EXERCISE:
Please copy the lines below exactly, from the first one through the line showing "from FreeCAD import Vector".

AVAILABLE DATA:
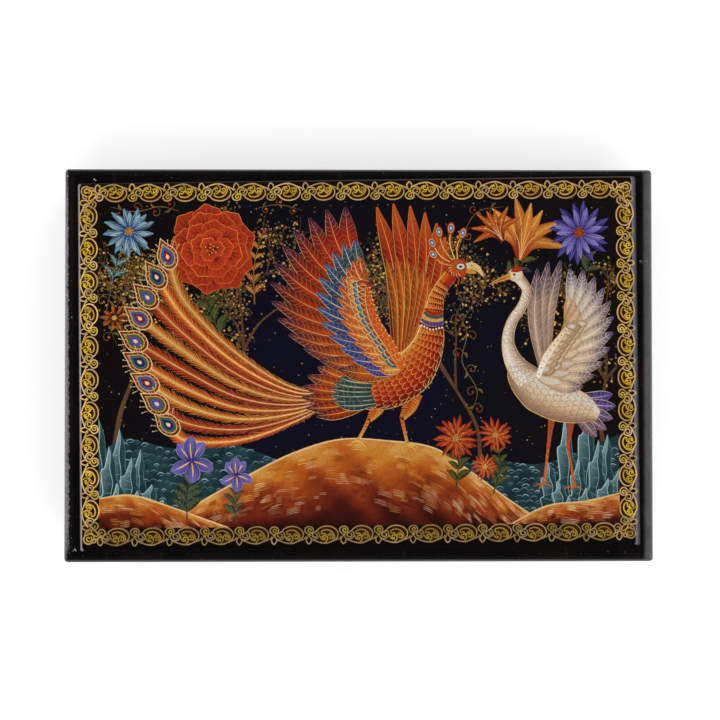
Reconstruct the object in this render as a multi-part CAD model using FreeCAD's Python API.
import FreeCAD
import Part

import math
import os

from FreeCAD import Vector

# A small lacquered papier-mache box with a hinged lid.
#
# The walls are one wound tube, sawn apart at the parting line: the lower part is the body wall and the
# upper part is the lid's skirt. A plate closes each end of the tube. Four mitred lining strips stand
# inside the body wall and rise above it as a lip, which the skirt fits over. The lid plate carries a thin
# raised picture plate that was set on by hand, a little askew. A five-knuckle metal hinge is sunk into
# the middle of the rear wall: each leaf sits in a slot and short rivets, driven in from the inside, hold
# it there. The rear edges are bevelled away from the hinge axis, so that the lid can lean back past
# upright and rest on the bevels.
#
# Millimetres. X runs along the picture, Y towards the hinge, Z up. The origin is the centre of the underside.

# The closed box
box_length = 120.0
box_width = 80.0
body_height = 27.4
skirt_height = 8.0
lid_plate_thickness = 3.65
bottom_plate_thickness = 3.5
parting_gap = 0.15
corner_radius = 1.2
lid_end_rounding = 2.0
lid_long_edge_rounding = 1.3
foot_edge_rounding = 0.8

# The walls and their lining
body_wall_thickness = 4.0
tube_inside_radius = 0.6
lip_thickness = 1.8
lip_rise = 3.0
lip_clearance = 0.4
lip_edge_rounding = 0.5

# The picture plate
picture_length = 114.5
picture_width = 75.2
picture_thickness = 0.8
picture_corner_radius = 0.6
picture_edge_rounding = 0.45
picture_offset_x = 0.1
picture_offset_y = 0.35
picture_skew_degrees = 0.45

# The hinge
hinge_length = 36.0
knuckle_count = 5
knuckle_gap = 0.2
barrel_radius = 1.25
barrel_setback = 0.25
leaf_thickness = 0.6
body_leaf_depth = 8.0
lid_leaf_depth = 6.0
pin_clearance = 0.05
pin_head_radius = 0.95
pin_head_length = 0.4
groove_clearance = 0.25
rivet_radius = 0.4
rivet_bite = 1.0
rivet_depth_share = 0.6
lid_opening_degrees = 100.0
stop_allowance_degrees = 4.0

# Every cutting tool runs past what it cuts by this much.
overrun = 2.0

# Heights
lid_bottom = body_height + parting_gap
skirt_top = lid_bottom + skirt_height
lid_top = skirt_top + lid_plate_thickness

# Faces of the walls
inside_length = box_length - 2 * body_wall_thickness
inside_width = box_width - 2 * body_wall_thickness
skirt_inside_length = inside_length + 2 * lip_clearance
skirt_inside_width = inside_width + 2 * lip_clearance
lining_length = inside_length - 2 * lip_thickness
lining_width = inside_width - 2 * lip_thickness
rear_face = box_width / 2

# Hinge axis: parallel to X, inside the rear face, midway in the parting gap
axis_inset = barrel_radius + barrel_setback
axis_y = rear_face - axis_inset
axis_z = body_height + parting_gap / 2
groove_radius = barrel_radius + groove_clearance
bore_radius = barrel_radius - leaf_thickness
pin_radius = bore_radius - pin_clearance
knuckle_pitch = (hinge_length + knuckle_gap) / knuckle_count
knuckle_length = knuckle_pitch - knuckle_gap
bevel_degrees = (lid_opening_degrees + stop_allowance_degrees) / 2
leaf_front = axis_y - barrel_radius
leaf_back = leaf_front + leaf_thickness
body_knuckles = range(0, knuckle_count, 2)
lid_knuckles = range(1, knuckle_count, 2)


def block(length, width, low, high, radius=0):
    """An upright rectangular block centred on Z, with rounded vertical corners."""
    solid = Part.makeBox(length, width, high - low, Vector(-length / 2, -width / 2, low))
    if radius:
        upright = [edge for edge in solid.Edges if abs(edge.tangentAt(edge.FirstParameter).z) > 0.5]
        solid = solid.makeFillet(radius, upright)
    return solid


def edges_at_height(solid, height):
    """The edges that lie wholly at one height."""
    close = parting_gap / 10
    boxes = [(edge, edge.BoundBox) for edge in solid.Edges]
    return [edge for edge, box in boxes if box.ZMin > height - close and box.ZMax < height + close]


def along_x(radius, start, end):
    """A round bar on the hinge axis, from one place on X to another."""
    return Part.makeCylinder(radius, end - start, Vector(start, axis_y, axis_z), Vector(1, 0, 0))


def prism_along(points, travel):
    """A flat outline, pushed along a vector."""
    return Part.Face(Part.makePolygon(points + points[:1])).extrude(travel)


def rear_bevel():
    """The wedge behind the hinge axis that both rear edges lose, so that the lid has room to lean back."""
    reach = axis_inset + overrun
    rise = reach * math.tan(math.radians(bevel_degrees))
    start = -box_length / 2 - overrun
    outline = [
        Vector(start, axis_y, axis_z),
        Vector(start, axis_y + reach, axis_z - rise),
        Vector(start, axis_y + reach, axis_z + rise),
    ]
    return prism_along(outline, Vector(box_length + 2 * overrun, 0, 0))


def barrel_groove():
    """The round trough that the knuckles and the pin's heads turn in."""
    half = hinge_length / 2 + pin_head_length + groove_clearance
    return along_x(groove_radius, -half, half)


def leaf_slab(depth):
    """The flat of a hinge leaf, which reaches down into the body for a negative depth, and else up."""
    low = min(axis_z, axis_z + depth)
    return Part.makeBox(hinge_length, leaf_thickness, abs(depth), Vector(-hinge_length / 2, leaf_front, low))


def knuckle_span(index):
    """Where one knuckle starts and ends on X."""
    start = -hinge_length / 2 + index * knuckle_pitch
    return start, start + knuckle_length


def rivets(depth, own, wall_face):
    """The rivets of one leaf, one in line with each knuckle, from the wall's inner face through the leaf."""
    height = axis_z + depth * rivet_depth_share
    length = leaf_back + rivet_bite - wall_face
    pins = []
    for index in own:
        foot = Vector(sum(knuckle_span(index)) / 2, wall_face, height)
        pins.append(Part.makeCylinder(rivet_radius, length, foot, Vector(0, 1, 0)))
    return Part.makeCompound(pins)


def body_rivets():
    """The rivets that hold the lower leaf in the body wall."""
    return rivets(-body_leaf_depth, body_knuckles, inside_width / 2)


def lid_rivets():
    """The rivets that hold the upper leaf in the lid's skirt."""
    return rivets(lid_leaf_depth, lid_knuckles, skirt_inside_width / 2)


def hinge_leaf(depth, own, other):
    """A leaf with its own knuckles rolled round the bore, cut away where the other leaf's knuckles turn."""
    leaf = leaf_slab(depth)
    for index in other:
        start, end = knuckle_span(index)
        leaf = leaf.cut(along_x(groove_radius, start - knuckle_gap, end + knuckle_gap))
    for index in own:
        leaf = leaf.fuse(along_x(barrel_radius, *knuckle_span(index)))
    bore = along_x(bore_radius, -hinge_length / 2 - overrun, hinge_length / 2 + overrun)
    return leaf.cut(bore).removeSplitter()


def hinge_pin():
    """The wire through the knuckles, with its ends peened over."""
    half = hinge_length / 2
    pin = along_x(pin_radius, -half - pin_head_length, half + pin_head_length)
    pin = pin.fuse(along_x(pin_head_radius, -half - pin_head_length, -half))
    pin = pin.fuse(along_x(pin_head_radius, half, half + pin_head_length))
    return pin.removeSplitter()


def bottom_plate():
    """The plate under the walls, with its foot edge eased."""
    plate = block(box_length, box_width, 0, bottom_plate_thickness, corner_radius)
    return plate.makeFillet(foot_edge_rounding, edges_at_height(plate, 0))


def body_wall():
    """The lower part of the wound tube, bevelled and grooved at the rear for the hinge."""
    outside = block(box_length, box_width, bottom_plate_thickness, body_height, corner_radius)
    inside = block(inside_length, inside_width, 0, lid_top, tube_inside_radius)
    wall = outside.cut(inside).cut(rear_bevel()).cut(barrel_groove())
    return wall.cut(leaf_slab(-body_leaf_depth)).cut(body_rivets())


def lid_skirt():
    """The upper part of the wound tube, pared inside so that it slips over the lip."""
    outside = block(box_length, box_width, lid_bottom, skirt_top, corner_radius)
    inside = block(skirt_inside_length, skirt_inside_width, 0, lid_top, tube_inside_radius)
    wall = outside.cut(inside).cut(rear_bevel()).cut(barrel_groove())
    return wall.cut(leaf_slab(lid_leaf_depth)).cut(lid_rivets())


def rounded_bar(width, rounding, travel, across):
    """A bar as thick as the lid plate, with its two long upper edges rounded."""
    half = width / 2
    low = skirt_top
    flat = half - rounding
    shoulder = lid_top - rounding
    middle = rounding * math.sqrt(0.5)

    def at(out, up):
        return across * out + Vector(0, 0, up)

    edges = [
        Part.makeLine(at(-half, low), at(half, low)),
        Part.makeLine(at(half, low), at(half, shoulder)),
        Part.Arc(at(half, shoulder), at(flat + middle, shoulder + middle), at(flat, lid_top)).toShape(),
        Part.makeLine(at(flat, lid_top), at(-flat, lid_top)),
        Part.Arc(at(-flat, lid_top), at(-flat - middle, shoulder + middle), at(-half, shoulder)).toShape(),
        Part.makeLine(at(-half, shoulder), at(-half, low)),
    ]
    bar = Part.Face(Part.Wire(edges)).extrude(travel)
    return bar.translated(travel * -0.5)


def lid_plate():
    """The plate over the skirt. Its upper edges are rounded one side at a time, so they meet in mitres."""
    along = Vector(box_length + 2 * overrun, 0, 0)
    athwart = Vector(0, box_width + 2 * overrun, 0)
    long_bar = rounded_bar(box_width, lid_long_edge_rounding, along, Vector(0, 1, 0))
    cross_bar = rounded_bar(box_length, lid_end_rounding, athwart, Vector(1, 0, 0))
    outline = block(box_length, box_width, skirt_top, lid_top, corner_radius)
    return outline.common(long_bar).common(cross_bar)


def picture_plate():
    """The thin plate on the lid that the painting lies on, turned and shifted as it was stuck down."""
    top = lid_top + picture_thickness
    plate = block(picture_length, picture_width, lid_top, top, picture_corner_radius)
    plate = plate.makeFillet(picture_edge_rounding, edges_at_height(plate, top))
    plate.rotate(Vector(0, 0, 0), Vector(0, 0, 1), picture_skew_degrees)
    plate.translate(Vector(picture_offset_x, picture_offset_y, 0))
    return plate


def lining():
    """The lining of the body wall in one piece, with the rim of its lip eased on both sides."""
    lip_top = body_height + lip_rise
    outside = block(inside_length, inside_width, bottom_plate_thickness, lip_top, tube_inside_radius)
    inside = block(lining_length, lining_width, 0, lid_top)
    ring = outside.cut(inside)
    return ring.makeFillet(lip_edge_rounding, edges_at_height(ring, lip_top))


def mitre(side_x, side_y):
    """The space on one side of the box, between the two mitre planes through the lining's corners."""
    reach_x = box_length / 2
    reach_y = reach_x - inside_length / 2 + inside_width / 2
    ridge = inside_length / 2 - inside_width / 2
    if side_x:
        outline = [
            Vector(side_x * ridge, 0, 0),
            Vector(side_x * reach_x, reach_y, 0),
            Vector(side_x * reach_x, -reach_y, 0),
        ]
    else:
        outline = [
            Vector(-ridge, 0, 0),
            Vector(ridge, 0, 0),
            Vector(reach_x, side_y * reach_y, 0),
            Vector(-reach_x, side_y * reach_y, 0),
        ]
    return prism_along(outline, Vector(0, 0, lid_top))


def main():
    whole_lining = lining()
    parts = {
        "bottom_plate": bottom_plate(),
        "body_wall": body_wall(),
        "lining_front": whole_lining.common(mitre(0, -1)),
        "lining_rear": whole_lining.common(mitre(0, 1)),
        "lining_left": whole_lining.common(mitre(-1, 0)),
        "lining_right": whole_lining.common(mitre(1, 0)),
        "hinge_leaf_body": hinge_leaf(-body_leaf_depth, body_knuckles, lid_knuckles).cut(body_rivets()),
        "hinge_rivets_body": body_rivets(),
        "hinge_pin": hinge_pin(),
        "hinge_leaf_lid": hinge_leaf(lid_leaf_depth, lid_knuckles, body_knuckles).cut(lid_rivets()),
        "hinge_rivets_lid": lid_rivets(),
        "lid_skirt": lid_skirt(),
        "lid_plate": lid_plate(),
        "picture_plate": picture_plate(),
    }
    os.makedirs("parts", exist_ok=True)
    for name, shape in parts.items():
        box = shape.BoundBox
        size = f"{box.XLength:.2f} x {box.YLength:.2f} x {box.ZLength:.2f}"
        state = f"solids {len(shape.Solids)}, valid {shape.isValid()}"
        print(f"{name}: {size} mm, {shape.Volume:.1f} mm3, {state}")
        shape.exportStep(os.path.join("parts", name + ".step"))


main()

SOLUTION TO THE PROBLEM:
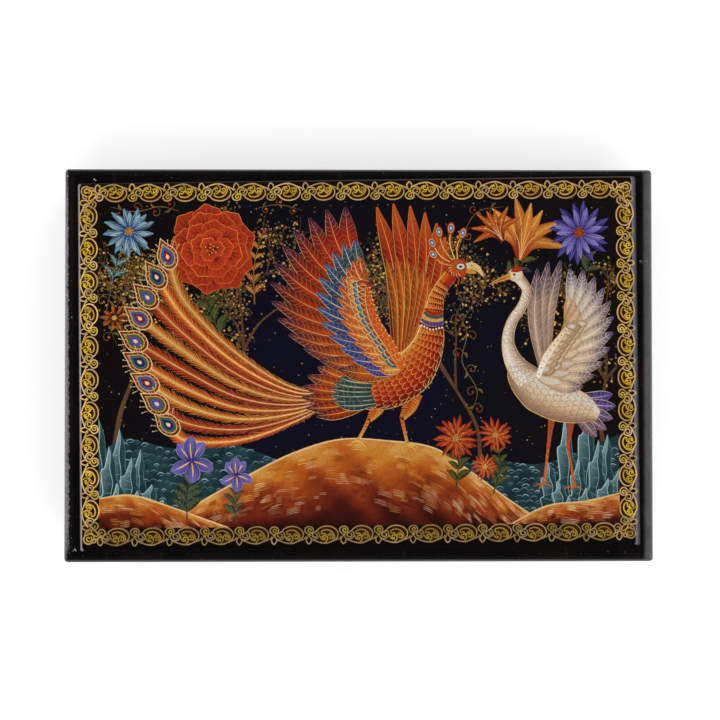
Reconstruct the object in this render as a multi-part CAD model using FreeCAD's Python API.
import FreeCAD
import Part

import math
import os

from FreeCAD import Vector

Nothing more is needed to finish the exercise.